Writing Worth Reading

Abe’s Long March

Japan’s government plans to “reinterpret” the postwar constitution to allow Japan to intervene militarily on behalf of allies; a momentous change without even a parliamentary vote; in keeping with prime minister Shinzo Abe’s nationalist agenda. It’s hard to say which prospect will please China less: A Japan defended by America, or a Japan with its own nuclear weapons and an independent foreign policy (900 words)

Prison Of The Mind

Review of Liao Yiwu’s “extraordinary” prison memoir, For A Song And A Hundred Songs. Liao’s offence was to write and perform a poem mourning the dead of Tiananmen. “Liao is a literary man, and this actually makes his prison memoir even more compelling.
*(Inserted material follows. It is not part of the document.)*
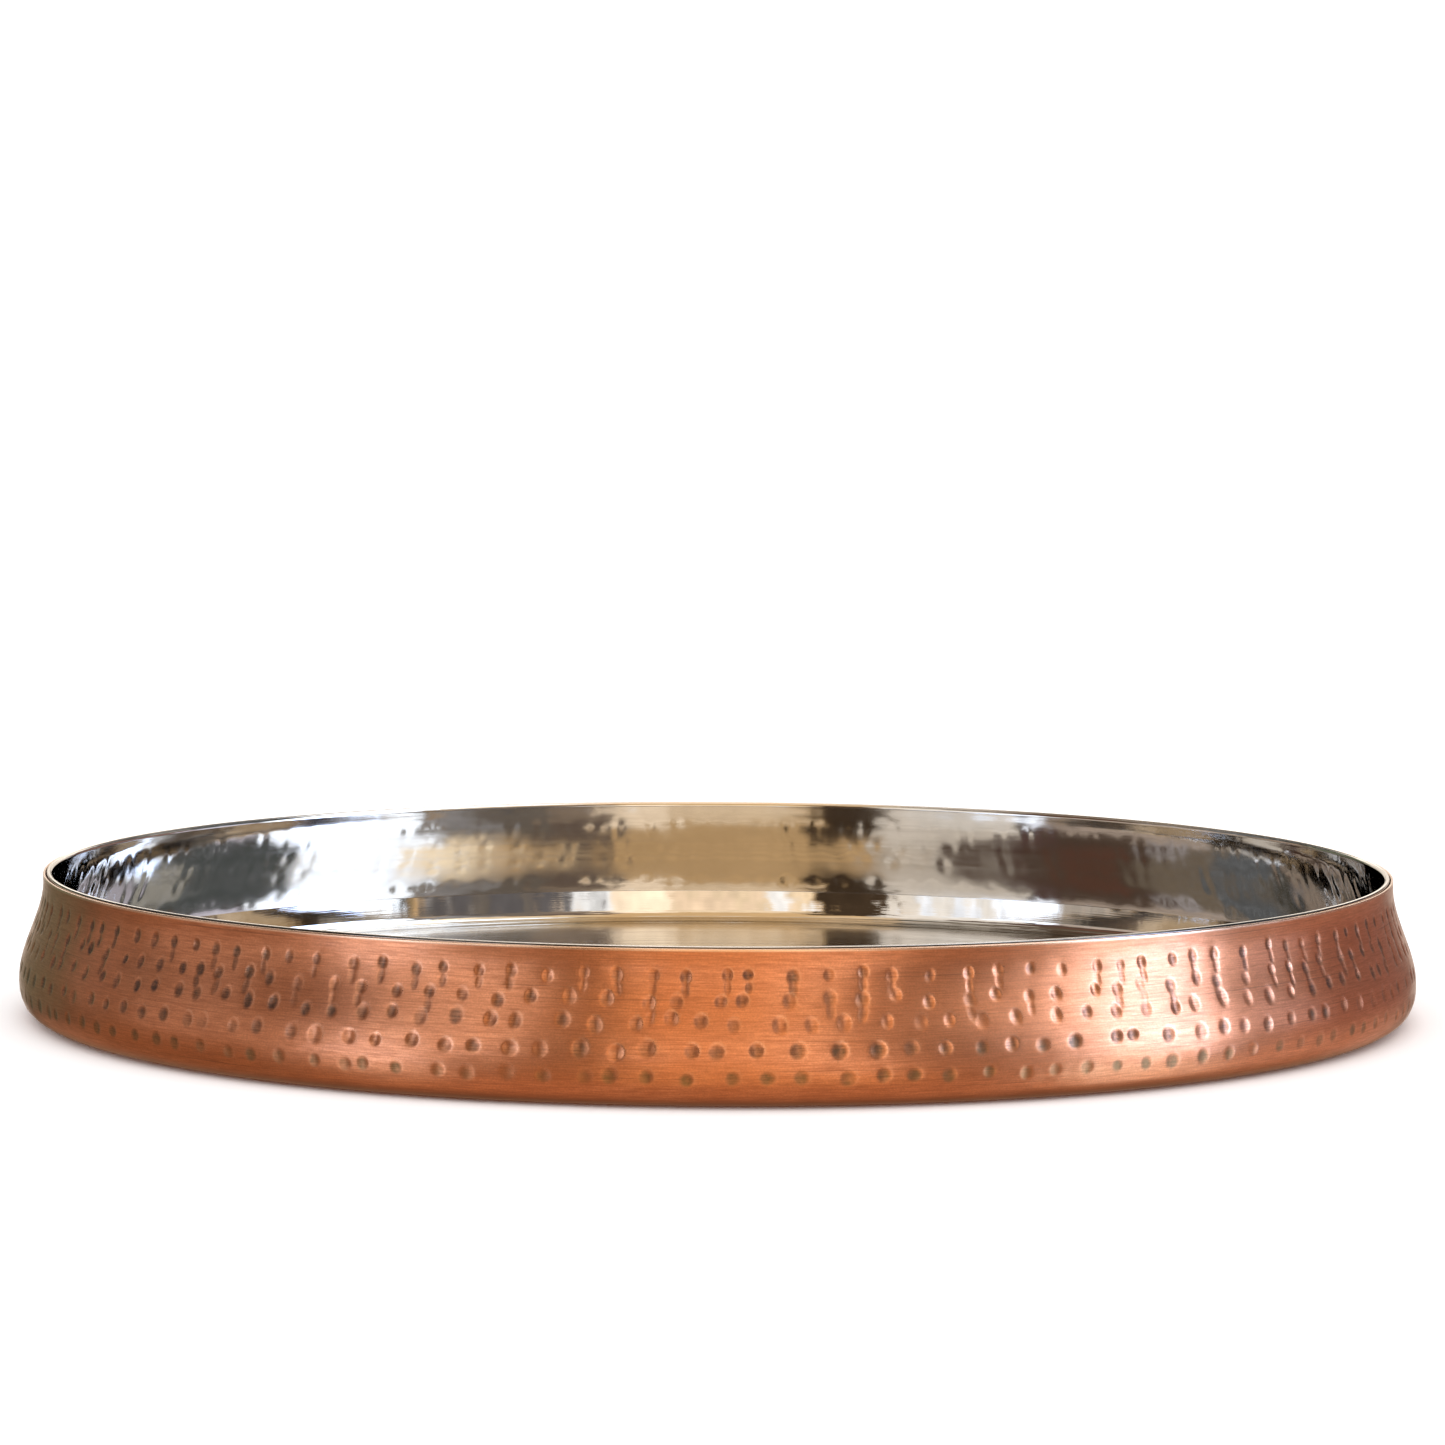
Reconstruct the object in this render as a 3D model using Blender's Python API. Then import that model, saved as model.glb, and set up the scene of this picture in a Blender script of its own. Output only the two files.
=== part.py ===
"""Hammered copper tray: a polished steel pan locked inside a spun copper shell.

Units are metres, +Z is up, and the origin is the centre of the underside of the base.
Both sheets are turned shapes that share one wall curve, so each is spun from its own
closed profile in the XZ plane.
"""

import math

import bmesh
import bpy

# Driving dimensions of the tray
BELLY_RADIUS = 0.1525      # widest part of the wall
BELLY_HEIGHT = 0.0082
FOOT_RADIUS = 0.1445       # edge of the flat base
RIM_RADIUS = 0.1472        # outside of the upright lip
NECK_HEIGHT = 0.0290       # where the shoulder becomes the upright lip
TRAY_HEIGHT = 0.0313
FOOT_FULLNESS = 2.5        # 2 is a quarter ellipse, more is squarer

# Driving dimensions of the two sheets
COPPER_THICKNESS = 0.0005
STEEL_THICKNESS = 0.0009
SHEET_GAP = 0.0003         # running gap that keeps the sheets two separate solids
COPPER_EDGE_DROP = 0.0003  # the copper edge is trimmed a little below the steel edge

# Fineness of the facets
SPIN_STEPS = 80            # a multiple of four puts corners on the X and Y axes
CORNER_STEPS = 7
SHOULDER_STEPS = 8
LIP_STEPS = 4


def clear_scene():
    """Remove every object that the file opened with."""
    for leftover in list(bpy.data.objects):
        bpy.data.objects.remove(leftover, do_unlink=True)


def wall_curve():
    """Outer surface of the wall as (radius, height), from the base's edge up to the neck."""
    power = 2.0 / FOOT_FULLNESS
    curve = []
    for step in range(CORNER_STEPS + 1):
        angle = 0.5 * math.pi * step / CORNER_STEPS
        outward = math.sin(angle) ** power
        upward = 1.0 - max(math.cos(angle), 0.0) ** power
        radius = FOOT_RADIUS + (BELLY_RADIUS - FOOT_RADIUS) * outward
        curve.append((radius, BELLY_HEIGHT * upward))
    for step in range(1, SHOULDER_STEPS + 1):
        rise = step / SHOULDER_STEPS
        ease = rise * rise * (3.0 - 2.0 * rise)
        radius = BELLY_RADIUS + (RIM_RADIUS - BELLY_RADIUS) * ease
        curve.append((radius, BELLY_HEIGHT + (NECK_HEIGHT - BELLY_HEIGHT) * rise))
    return curve


def offset_inward(curve, distance):
    """The same curve moved into the tray along its normals.

    Its first point lies on the flat base and its last on the upright lip, so those two
    move straight up and straight in.
    """
    first_radius, first_height = curve[0]
    last_radius, last_height = curve[-1]
    moved = [(first_radius, first_height + distance)]
    for before, point, after in zip(curve, curve[1:], curve[2:]):
        run = after[0] - before[0]
        rise = after[1] - before[1]
        length = math.hypot(run, rise)
        radius = point[0] - distance * rise / length
        height = point[1] + distance * run / length
        moved.append((radius, height))
    moved.append((last_radius - distance, last_height))
    return moved


def sheet_profile(outer_offset, thickness, lip_top):
    """Closed section of one sheet, from the axis under the base round to the axis above it."""
    curve = wall_curve()
    outside = offset_inward(curve, outer_offset)
    inside = offset_inward(curve, outer_offset + thickness)
    lip_radius = 0.5 * thickness
    lip_centre = RIM_RADIUS - outer_offset - lip_radius
    lip = []
    for step in range(LIP_STEPS + 1):
        angle = math.pi * step / LIP_STEPS
        radius = lip_centre + lip_radius * math.cos(angle)
        lip.append((radius, lip_top - lip_radius + lip_radius * math.sin(angle)))
    underside = [(0.0, outer_offset)]
    floor = [(0.0, outer_offset + thickness)]
    return underside + outside + lip + inside[::-1] + floor


def spun_sheet(name, profile, material):
    """Turn a section about the Z axis into one closed, smooth-shaded body."""
    body = bmesh.new()
    corners = [body.verts.new((radius, 0.0, height)) for radius, height in profile]
    edges = [body.edges.new(pair) for pair in zip(corners, corners[1:])]
    bmesh.ops.spin(body, geom=corners + edges, cent=(0.0, 0.0, 0.0), axis=(0.0, 0.0, 1.0),
                   angle=2.0 * math.pi, steps=SPIN_STEPS, use_merge=True)
    bmesh.ops.remove_doubles(body, verts=body.verts, dist=1e-6)
    bmesh.ops.recalc_face_normals(body, faces=body.faces)
    mesh = bpy.data.meshes.new(name)
    body.to_mesh(mesh)
    body.free()
    mesh.shade_smooth()
    mesh.set_sharp_from_angle(angle=math.radians(40.0))
    mesh.materials.append(material)
    sheet = bpy.data.objects.new(name, mesh)
    bpy.context.scene.collection.objects.link(sheet)
    return sheet


def metal(name, colour, roughness):
    """A bare metal surface."""
    material = bpy.data.materials.new(name)
    material.use_nodes = True
    shader = material.node_tree.nodes["Principled BSDF"]
    shader.inputs["Base Color"].default_value = (*colour, 1.0)
    shader.inputs["Metallic"].default_value = 1.0
    shader.inputs["Roughness"].default_value = roughness
    return material


def outer_copper_shell():
    """The hammered jacket: flat base, belly, shoulder and upright lip in one sheet."""
    profile = sheet_profile(0.0, COPPER_THICKNESS, TRAY_HEIGHT - COPPER_EDGE_DROP)
    return spun_sheet("outer_copper_shell", profile, metal("satin_copper", (0.66, 0.29, 0.15), 0.38))


def inner_steel_pan():
    """The polished liner, which stands just above the copper at the rim."""
    profile = sheet_profile(COPPER_THICKNESS + SHEET_GAP, STEEL_THICKNESS, TRAY_HEIGHT)
    return spun_sheet("inner_steel_pan", profile, metal("polished_steel", (0.74, 0.71, 0.67), 0.10))


clear_scene()
outer_copper_shell()
inner_steel_pan()
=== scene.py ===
"""Looks of the hammered copper tray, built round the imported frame.

Two sheets are rebuilt at full detail: the copper shell, whose hammer marks are real dents in
its mesh, and the polished steel pan, whose wall carries the faint swellings that the hammer
left on the inside. Everything is in metres, +Z up.
"""

import math

import bpy
import numpy as np
from mathutils import Matrix, Vector
from mathutils.geometry import delaunay_2d_cdt


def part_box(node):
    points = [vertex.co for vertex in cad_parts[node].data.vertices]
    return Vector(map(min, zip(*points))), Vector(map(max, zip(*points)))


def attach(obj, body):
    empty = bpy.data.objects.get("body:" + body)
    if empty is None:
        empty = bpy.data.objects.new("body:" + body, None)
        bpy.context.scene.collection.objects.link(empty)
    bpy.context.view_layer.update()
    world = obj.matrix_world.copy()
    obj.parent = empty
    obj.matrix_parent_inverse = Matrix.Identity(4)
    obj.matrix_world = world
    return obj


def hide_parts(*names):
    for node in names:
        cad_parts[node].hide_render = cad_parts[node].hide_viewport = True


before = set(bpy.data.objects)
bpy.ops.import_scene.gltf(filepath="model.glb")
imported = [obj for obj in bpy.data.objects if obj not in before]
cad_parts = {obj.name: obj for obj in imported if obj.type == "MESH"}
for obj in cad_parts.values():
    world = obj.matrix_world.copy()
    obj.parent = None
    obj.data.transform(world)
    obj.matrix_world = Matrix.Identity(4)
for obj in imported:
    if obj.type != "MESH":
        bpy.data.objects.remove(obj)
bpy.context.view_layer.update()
rng = np.random.default_rng(7)

# ---------------------------------------------------------------------------------------------
# Driving sizes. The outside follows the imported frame; the rest are the frame's own proportions.
BELLY_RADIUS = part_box("outer_copper_shell")[1].x
TRAY_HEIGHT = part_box("inner_steel_pan")[1].z
MM = 0.001
FOOT_RADIUS = BELLY_RADIUS - 8.0 * MM
RIM_RADIUS = BELLY_RADIUS - 5.3 * MM
BELLY_HEIGHT = 8.2 * MM
NECK_HEIGHT = 29.0 * MM
FOOT_FULLNESS = 2.5

COPPER_THICKNESS = 0.56 * MM
SEAM_WIDTH = 0.24 * MM
STEEL_THICKNESS = 0.90 * MM
COPPER_EDGE_DROP = 0.42 * MM            # how far the copper's edge lies below the steel's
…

He is ruthlessly candid about his weaknesses, and his fears.” Much harrowing detail of torture, violence, hardship. “One ravenous inmate caught a rat, skinned it alive, and ate it raw” (3,200 words)

Monnet’s Ghost

Jean Monnet was one of the architects of the EU, a planner, a technocrat. Uniting Europe was benign, noble ideal. “The problem with technocrats, however, is that they tend to be oblivious to political consequences of their plans”

The Lynching Of Libya

The problem with rough justice, in the form of revenge, is not that it is immoral. The problem is that it provokes further revenge. If Saif al-Islam Gaddafi cares about Libya, the best thing he could do for it is stand trial

The Crimes Of Ratko Mladic

Is it wise to try Mladic for genocide as well as war crimes? Sparkling mini-essay suggests not. “Ethnic cleansing, though reprehensible, is not the same as genocide. And loose definitions will encourage more military interventions”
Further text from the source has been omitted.